[SUPPLIED MATERIAL]:
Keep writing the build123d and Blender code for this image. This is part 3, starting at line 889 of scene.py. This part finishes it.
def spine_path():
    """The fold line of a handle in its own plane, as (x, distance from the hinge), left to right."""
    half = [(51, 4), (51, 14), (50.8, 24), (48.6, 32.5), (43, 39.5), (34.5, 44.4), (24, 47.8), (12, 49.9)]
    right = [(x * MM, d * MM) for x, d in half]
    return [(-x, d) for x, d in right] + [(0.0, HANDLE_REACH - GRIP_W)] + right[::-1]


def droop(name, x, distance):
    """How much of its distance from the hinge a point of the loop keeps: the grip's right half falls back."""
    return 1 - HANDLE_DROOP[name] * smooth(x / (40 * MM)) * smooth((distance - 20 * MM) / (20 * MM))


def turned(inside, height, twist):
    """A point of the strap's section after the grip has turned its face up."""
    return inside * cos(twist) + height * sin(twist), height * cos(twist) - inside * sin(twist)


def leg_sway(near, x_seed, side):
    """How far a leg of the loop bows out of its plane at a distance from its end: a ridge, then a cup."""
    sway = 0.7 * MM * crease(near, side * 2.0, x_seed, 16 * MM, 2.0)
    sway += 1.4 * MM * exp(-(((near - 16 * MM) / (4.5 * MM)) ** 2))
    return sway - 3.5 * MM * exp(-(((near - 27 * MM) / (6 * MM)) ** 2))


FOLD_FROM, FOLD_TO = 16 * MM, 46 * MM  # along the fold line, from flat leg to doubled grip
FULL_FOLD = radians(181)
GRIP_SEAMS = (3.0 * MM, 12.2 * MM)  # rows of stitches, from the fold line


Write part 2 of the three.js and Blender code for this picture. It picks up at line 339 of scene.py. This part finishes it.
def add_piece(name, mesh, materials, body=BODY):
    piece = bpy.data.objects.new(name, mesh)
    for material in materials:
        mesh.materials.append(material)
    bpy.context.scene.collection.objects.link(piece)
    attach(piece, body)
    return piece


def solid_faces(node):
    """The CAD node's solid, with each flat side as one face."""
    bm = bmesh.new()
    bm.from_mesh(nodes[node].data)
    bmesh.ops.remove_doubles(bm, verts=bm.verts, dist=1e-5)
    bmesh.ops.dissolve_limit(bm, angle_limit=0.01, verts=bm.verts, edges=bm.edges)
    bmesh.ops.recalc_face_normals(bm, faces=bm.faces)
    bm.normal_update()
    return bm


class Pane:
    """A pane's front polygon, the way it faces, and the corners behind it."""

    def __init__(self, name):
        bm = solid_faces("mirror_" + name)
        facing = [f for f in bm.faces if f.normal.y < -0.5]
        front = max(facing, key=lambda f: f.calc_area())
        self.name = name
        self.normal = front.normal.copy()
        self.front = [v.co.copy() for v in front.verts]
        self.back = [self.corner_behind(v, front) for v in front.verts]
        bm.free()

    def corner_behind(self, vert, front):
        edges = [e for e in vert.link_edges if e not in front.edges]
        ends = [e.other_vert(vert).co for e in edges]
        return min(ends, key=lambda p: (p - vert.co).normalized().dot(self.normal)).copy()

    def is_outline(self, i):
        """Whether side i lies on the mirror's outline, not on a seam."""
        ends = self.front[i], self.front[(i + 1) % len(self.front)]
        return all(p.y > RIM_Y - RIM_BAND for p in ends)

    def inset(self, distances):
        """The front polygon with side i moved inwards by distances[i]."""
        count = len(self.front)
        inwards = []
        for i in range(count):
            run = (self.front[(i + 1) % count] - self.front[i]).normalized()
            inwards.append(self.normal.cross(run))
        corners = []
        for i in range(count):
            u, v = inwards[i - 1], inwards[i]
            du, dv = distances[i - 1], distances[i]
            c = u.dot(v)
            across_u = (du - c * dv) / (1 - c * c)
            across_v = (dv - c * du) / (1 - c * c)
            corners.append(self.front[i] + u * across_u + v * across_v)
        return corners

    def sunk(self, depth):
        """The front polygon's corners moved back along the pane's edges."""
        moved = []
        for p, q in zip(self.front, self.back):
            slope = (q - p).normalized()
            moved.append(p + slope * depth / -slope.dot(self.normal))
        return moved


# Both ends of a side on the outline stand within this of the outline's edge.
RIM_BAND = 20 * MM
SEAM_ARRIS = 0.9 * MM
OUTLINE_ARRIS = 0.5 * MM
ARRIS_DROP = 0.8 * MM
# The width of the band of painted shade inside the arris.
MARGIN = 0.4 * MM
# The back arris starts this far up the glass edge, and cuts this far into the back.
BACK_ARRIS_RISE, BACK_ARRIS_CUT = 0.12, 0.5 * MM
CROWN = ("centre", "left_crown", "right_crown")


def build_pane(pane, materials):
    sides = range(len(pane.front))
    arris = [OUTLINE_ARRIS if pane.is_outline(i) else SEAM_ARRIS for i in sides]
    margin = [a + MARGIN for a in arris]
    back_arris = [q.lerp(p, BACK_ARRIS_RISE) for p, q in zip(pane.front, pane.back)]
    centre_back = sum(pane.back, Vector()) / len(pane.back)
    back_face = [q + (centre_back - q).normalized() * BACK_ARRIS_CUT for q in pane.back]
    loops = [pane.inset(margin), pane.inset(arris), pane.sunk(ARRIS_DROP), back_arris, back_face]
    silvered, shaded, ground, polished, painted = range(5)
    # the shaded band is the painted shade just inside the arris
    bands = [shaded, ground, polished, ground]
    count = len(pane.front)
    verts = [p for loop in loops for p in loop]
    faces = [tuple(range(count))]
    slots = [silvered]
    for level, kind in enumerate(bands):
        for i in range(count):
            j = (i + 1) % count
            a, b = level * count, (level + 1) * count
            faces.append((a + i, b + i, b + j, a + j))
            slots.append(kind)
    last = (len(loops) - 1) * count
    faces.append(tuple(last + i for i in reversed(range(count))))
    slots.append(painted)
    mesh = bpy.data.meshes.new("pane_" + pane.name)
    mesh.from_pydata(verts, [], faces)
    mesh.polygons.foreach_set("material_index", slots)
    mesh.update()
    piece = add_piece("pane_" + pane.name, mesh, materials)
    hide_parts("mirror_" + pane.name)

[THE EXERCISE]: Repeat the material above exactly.

[RESPONSE TO THIS EXERCISE]:
Keep writing the build123d and Blender code for this image. This is part 3, starting at line 889 of scene.py. This part finishes it.
def spine_path():
    """The fold line of a handle in its own plane, as (x, distance from the hinge), left to right."""
    half = [(51, 4), (51, 14), (50.8, 24), (48.6, 32.5), (43, 39.5), (34.5, 44.4), (24, 47.8), (12, 49.9)]
    right = [(x * MM, d * MM) for x, d in half]
    return [(-x, d) for x, d in right] + [(0.0, HANDLE_REACH - GRIP_W)] + right[::-1]


def droop(name, x, distance):
    """How much of its distance from the hinge a point of the loop keeps: the grip's right half falls back."""
    return 1 - HANDLE_DROOP[name] * smooth(x / (40 * MM)) * smooth((distance - 20 * MM) / (20 * MM))


def turned(inside, height, twist):
    """A point of the strap's section after the grip has turned its face up."""
    return inside * cos(twist) + height * sin(twist), height * cos(twist) - inside * sin(twist)


def leg_sway(near, x_seed, side):
    """How far a leg of the loop bows out of its plane at a distance from its end: a ridge, then a cup."""
    sway = 0.7 * MM * crease(near, side * 2.0, x_seed, 16 * MM, 2.0)
    sway += 1.4 * MM * exp(-(((near - 16 * MM) / (4.5 * MM)) ** 2))
    return sway - 3.5 * MM * exp(-(((near - 27 * MM) / (6 * MM)) ** 2))


FOLD_FROM, FOLD_TO = 16 * MM, 46 * MM  # along the fold line, from flat leg to doubled grip
FULL_FOLD = radians(181)
GRIP_SEAMS = (3.0 * MM, 12.2 * MM)  # rows of stitches, from the fold line


Write part 2 of the three.js and Blender code for this picture. It picks up at line 339 of scene.py. This part finishes it.
def add_piece(name, mesh, materials, body=BODY):
    piece = bpy.data.objects.new(name, mesh)
    for material in materials:
        mesh.materials.append(material)
    bpy.context.scene.collection.objects.link(piece)
    attach(piece, body)
    return piece


def solid_faces(node):
    """The CAD node's solid, with each flat side as one face."""
    bm = bmesh.new()
    bm.from_mesh(nodes[node].data)
    bmesh.ops.remove_doubles(bm, verts=bm.verts, dist=1e-5)
    bmesh.ops.dissolve_limit(bm, angle_limit=0.01, verts=bm.verts, edges=bm.edges)
    bmesh.ops.recalc_face_normals(bm, faces=bm.faces)
    bm.normal_update()
    return bm


class Pane:
    """A pane's front polygon, the way it faces, and the corners behind it."""

    def __init__(self, name):
        bm = solid_faces("mirror_" + name)
        facing = [f for f in bm.faces if f.normal.y < -0.5]
        front = max(facing, key=lambda f: f.calc_area())
        self.name = name
        self.normal = front.normal.copy()
        self.front = [v.co.copy() for v in front.verts]
        self.back = [self.corner_behind(v, front) for v in front.verts]
        bm.free()

    def corner_behind(self, vert, front):
        edges = [e for e in vert.link_edges if e not in front.edges]
        ends = [e.other_vert(vert).co for e in edges]
        return min(ends, key=lambda p: (p - vert.co).normalized().dot(self.normal)).copy()

    def is_outline(self, i):
        """Whether side i lies on the mirror's outline, not on a seam."""
        ends = self.front[i], self.front[(i + 1) % len(self.front)]
        return all(p.y > RIM_Y - RIM_BAND for p in ends)

    def inset(self, distances):
        """The front polygon with side i moved inwards by distances[i]."""
        count = len(self.front)
        inwards = []
        for i in range(count):
            run = (self.front[(i + 1) % count] - self.front[i]).normalized()
            inwards.append(self.normal.cross(run))
        corners = []
        for i in range(count):
            u, v = inwards[i - 1], inwards[i]
            du, dv = distances[i - 1], distances[i]
            c = u.dot(v)
            across_u = (du - c * dv) / (1 - c * c)
            across_v = (dv - c * du) / (1 - c * c)
            corners.append(self.front[i] + u * across_u + v * across_v)
        return corners

    def sunk(self, depth):
        """The front polygon's corners moved back along the pane's edges."""
        moved = []
        for p, q in zip(self.front, self.back):
            slope = (q - p).normalized()
            moved.append(p + slope * depth / -slope.dot(self.normal))
        return moved


# Both ends of a side on the outline stand within this of the outline's edge.
RIM_BAND = 20 * MM
SEAM_ARRIS = 0.9 * MM
OUTLINE_ARRIS = 0.5 * MM
ARRIS_DROP = 0.8 * MM
# The width of the band of painted shade inside the arris.
MARGIN = 0.4 * MM
# The back arris starts this far up the glass edge, and cuts this far into the back.
BACK_ARRIS_RISE, BACK_ARRIS_CUT = 0.12, 0.5 * MM
CROWN = ("centre", "left_crown", "right_crown")


def build_pane(pane, materials):
    sides = range(len(pane.front))
    arris = [OUTLINE_ARRIS if pane.is_outline(i) else SEAM_ARRIS for i in sides]
    margin = [a + MARGIN for a in arris]
    back_arris = [q.lerp(p, BACK_ARRIS_RISE) for p, q in zip(pane.front, pane.back)]
    centre_back = sum(pane.back, Vector()) / len(pane.back)
    back_face = [q + (centre_back - q).normalized() * BACK_ARRIS_CUT for q in pane.back]
    loops = [pane.inset(margin), pane.inset(arris), pane.sunk(ARRIS_DROP), back_arris, back_face]
    silvered, shaded, ground, polished, painted = range(5)
    # the shaded band is the painted shade just inside the arris
    bands = [shaded, ground, polished, ground]
    count = len(pane.front)
    verts = [p for loop in loops for p in loop]
    faces = [tuple(range(count))]
    slots = [silvered]
    for level, kind in enumerate(bands):
        for i in range(count):
            j = (i + 1) % count
            a, b = level * count, (level + 1) * count
            faces.append((a + i, b + i, b + j, a + j))
            slots.append(kind)
    last = (len(loops) - 1) * count
    faces.append(tuple(last + i for i in reversed(range(count))))
    slots.append(painted)
    mesh = bpy.data.meshes.new("pane_" + pane.name)
    mesh.from_pydata(verts, [], faces)
    mesh.polygons.foreach_set("material_index", slots)
    mesh.update()
    piece = add_piece("pane_" + pane.name, mesh, materials)
    hide_parts("mirror_" + pane.name)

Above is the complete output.